### The exercise
Reproduce the first line and every line after it, exactly, through the one containing "wasm.setup();". Leave out the rest.
· · · ·
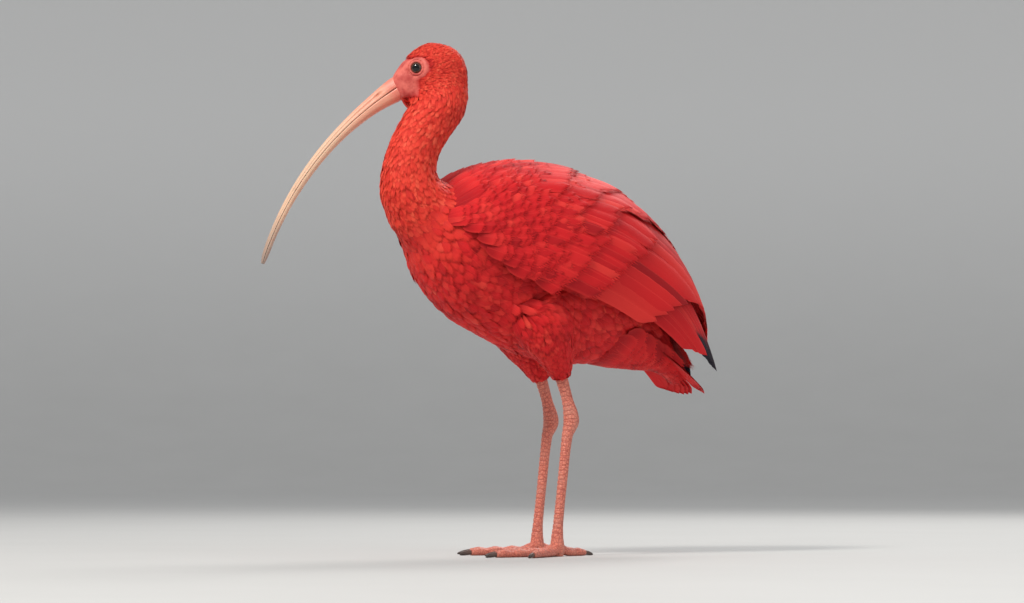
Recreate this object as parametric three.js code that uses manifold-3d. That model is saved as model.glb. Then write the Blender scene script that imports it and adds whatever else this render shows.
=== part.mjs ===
// A scarlet ibis at life size, standing on both feet with its head turned to its right.
// Millimetres, +Z up, floor at z = 0. The bird faces +X and its left side is towards +Y.
import * as THREE from "three";
import { LoftGeometry } from "three/addons/geometries/LoftGeometry.js";
import { mergeVertices } from "three/addons/utils/BufferGeometryUtils.js";
import Module from "manifold-3d";

const wasm = await Module();
wasm.setup();

// Driving dimensions
const GAP = 0.35; // clearance between neighbouring pieces
const BREAST = new THREE.Vector3(120, 0, 236); // front end of the trunk's axis
const FRONT_SLOPE = 5; // degrees that the trunk's axis falls at the breast
const TAIL_SLOPE = 42; // degrees that it falls at the tail tip
const TRUNK_END = 200; // where the trunk's flesh gives way to the tail
const TAIL_REACH = 288; // tail tip, along the trunk's axis
const WING_REACH = 284; // folded wing tip, along the trunk's axis
const HEAD_CENTRE = new THREE.Vector3(98, -6, 344);
const HEAD_TURN = 35; // degrees to the bird's right
const HEAD_PITCH = 18; // degrees that the face looks down
const EYE_RADIUS = 4.9;
const FACE_FRONT = 29.5; // from the middle of the head to the root of the bill
const BILL_LENGTH = 158; // along the curve
const BILL_START_PITCH = 33; // degrees below level at the base
const BILL_END_PITCH = 73; // degrees below level at the tip
const FOOT_SPREAD = 25; // each foot's distance from the midline
const ANKLE_HEIGHT = 97;

// Where the floor under the middle of the bird lies in the frame above
const STAND_CENTRE = new THREE.Vector3(27.6, -9, 0);

const SCARLET = 0xd8202a;
const NECK_RED = 0xe2402f;
const BILL_PEACH = 0xe0a27c;
const LEG_CORAL = 0xd9755c;
const CLAW_DARK = 0x4a3530;
const EYE_DARK = 0x1c1210;
const INK_BLUE = 0x15131c;

const LEFT = 1;
const RIGHT = -1;
const SIDES = [["left", LEFT], ["right", RIGHT]];

const rad = THREE.MathUtils.degToRad;
const lerp = THREE.MathUtils.lerp;
const clamp = THREE.MathUtils.clamp;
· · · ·
### Response to this task
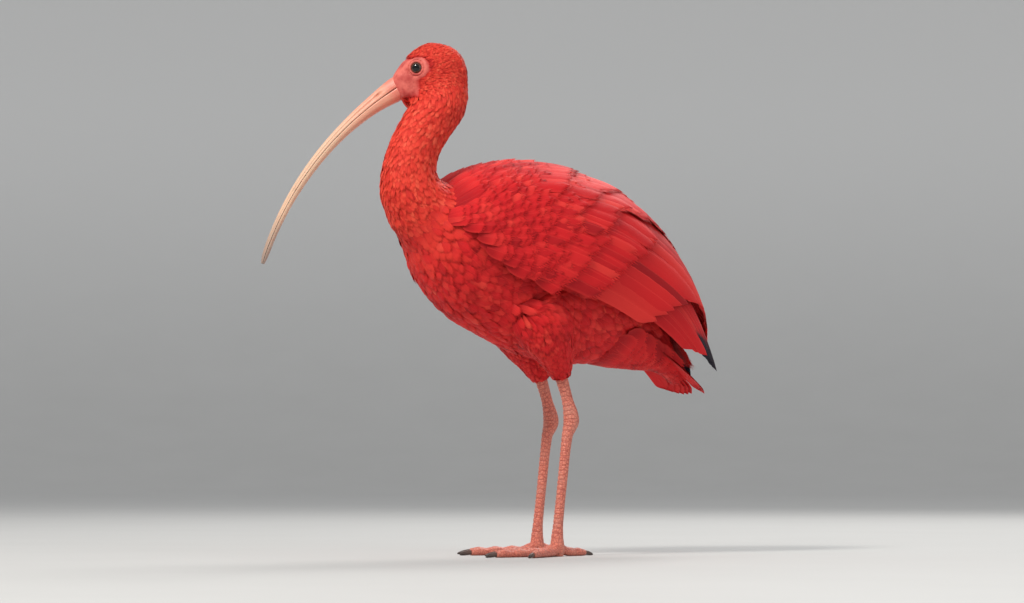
Recreate this object as parametric three.js code that uses manifold-3d. That model is saved as model.glb. Then write the Blender scene script that imports it and adds whatever else this render shows.
=== part.mjs ===
// A scarlet ibis at life size, standing on both feet with its head turned to its right.
// Millimetres, +Z up, floor at z = 0. The bird faces +X and its left side is towards +Y.
import * as THREE from "three";
import { LoftGeometry } from "three/addons/geometries/LoftGeometry.js";
import { mergeVertices } from "three/addons/utils/BufferGeometryUtils.js";
import Module from "manifold-3d";

const wasm = await Module();
wasm.setup();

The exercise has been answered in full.